Mas que ninguém entenda esta como uma postura espiritualista, ingênua com relação aos aspectos políticos e econômicos ligados à pobreza: “Eis então a exigência de ‘reconsiderar a solidariedade’ não já como simples assistência aos mais pobres, como reconsideração global de todo o sistema, como busca de vias para o reformar e corrigir de modo coerente com todos os direitos fundamentais do homem, de todos os homens. A crise atual não é só econômica e financeira, mas afunda as raízes numa crise ética e antropológica. Seguir os ídolos do poder, do lucro, do dinheiro, acima do valor da pessoa humana, tornou-se norma fundamental de funcionamento e critério decisivo de organização. Esquecemo-nos no passado e ainda hoje que acima dos negócios, da lógica e dos parâmetros de mercado, estão o ser humano e algo que se deve ao homem enquanto homem, em virtude da sua dignidade profunda: oferecer-lhe a possibilidade de viver dignamente e de participar de modo ativo do bem comum. Bento XVI recordou-nos que qualquer atividade humana, também a econômica, precisamente porque humana, deve ser articulada e institucionalizada eticamente (cf. “Caritas in veritate”, 36).
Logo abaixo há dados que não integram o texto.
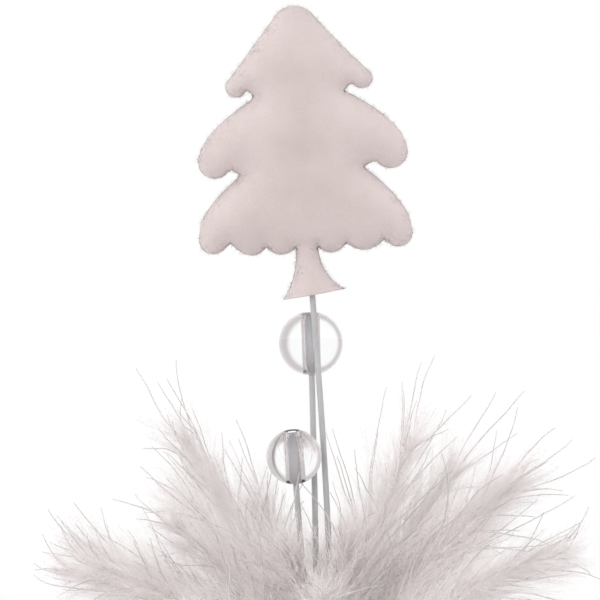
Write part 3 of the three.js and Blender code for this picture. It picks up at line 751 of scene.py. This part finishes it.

Estas transformações políticas e econômicas devem ser repensadas e estudadas para o contexto dos tempos atuais. Não é mais possível esperar uma revolução utópica que, de um momento para o outro, realize plenamente a justiça social. Hoje em dia temos claro que a justiça social é fruto de um longo processo de lutas e transformações. Também não podemos que um Estado centralizador e autoritário implante políticas públicas voltadas ao bem comum, sabemos que estas políticas só serão possíveis com a cooperação e integração entre a sociedade organizada e o Estado. E assim por diante…

Francisco nos lembra que a opção pelos pobres é um caminho espiritual e de ação solidária, um caminho que sempre terá implicações políticas, um caminho de “imitação de Cristo”.